Article 1035 of the French Civil Code
Wills may only be revoked, in whole or in part, by a subsequent will or by an act before a notary public declaring the change of will.
Home | French Legislation Articles | French Civil Code | Book III: Different ways of acquiring property | Title II: Liberalities | Chapter V: Testamentary dispositions. | Section 8 : Revocation and lapse of wills.
Wills may only be revoked, in whole or in part, by a subsequent will or by an act before a notary public declaring the change of will.
Subsequent wills, which do not expressly revoke the previous ones, shall only annul those provisions contained therein which are found to be incompatible with the new ones or which are contrary.
A revocation made in a later will shall have full effect, even though this new act remains unenforced by the incapacity of the instituted heir or legatee, or by their refusal to receive.
Any alienation, that even by sale with the option of redemption or by exchange, made by the testator of all or part of the thing bequeathed, shall entail the revocation of the legacy for all that has been alienated, even if the subsequent alienation is null and void, and the object has reverted to the testator.
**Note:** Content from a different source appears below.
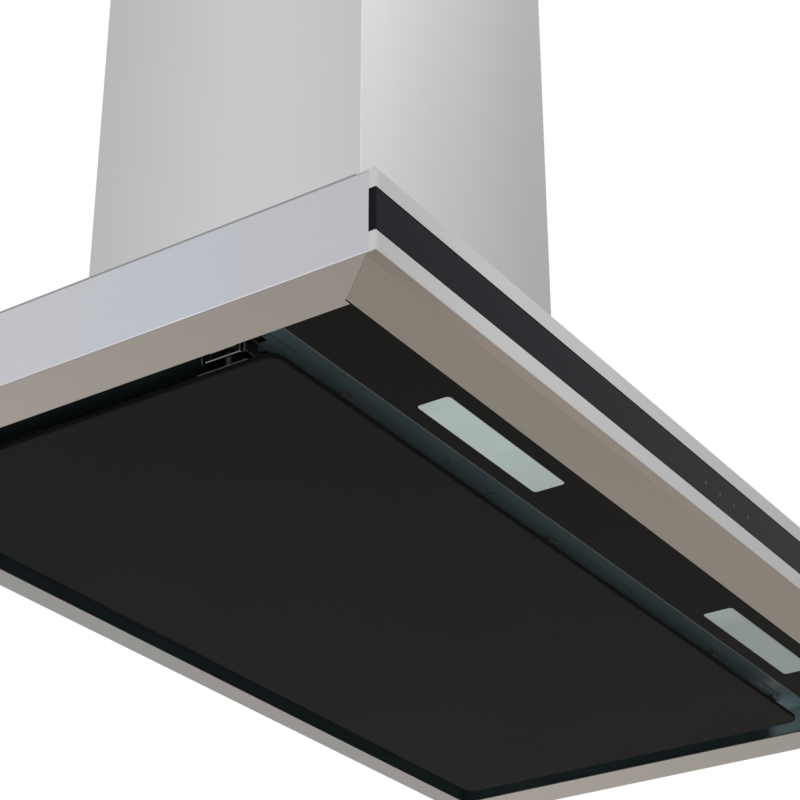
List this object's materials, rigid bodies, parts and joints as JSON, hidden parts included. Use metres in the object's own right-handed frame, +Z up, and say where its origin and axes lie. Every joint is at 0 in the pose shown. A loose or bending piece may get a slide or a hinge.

Any testamentary disposition shall lapse if the person in whose favour it is made has not survived the testator.
Any testamentary disposition made under a condition dependent on an uncertain event, and such that, in the intention of the testator, the disposition is to be executed only so far as the event will or will not happen, shall lapse, if the instituted heir or legatee dies before the fulfilment of the condition.
The condition which, in the intention of the testator, merely suspends the execution of the disposition, will not prevent the instituted heir, or the legatee, from having an acquired right transmissible to his heirs.
The legacy shall lapse if the thing bequeathed has totally perished during the testator’s life. The same shall apply if it has perished since his death, through no fault or act of the heir, although the heir was put in delay in delivering it, when it should also have perished in the hands of the legatee.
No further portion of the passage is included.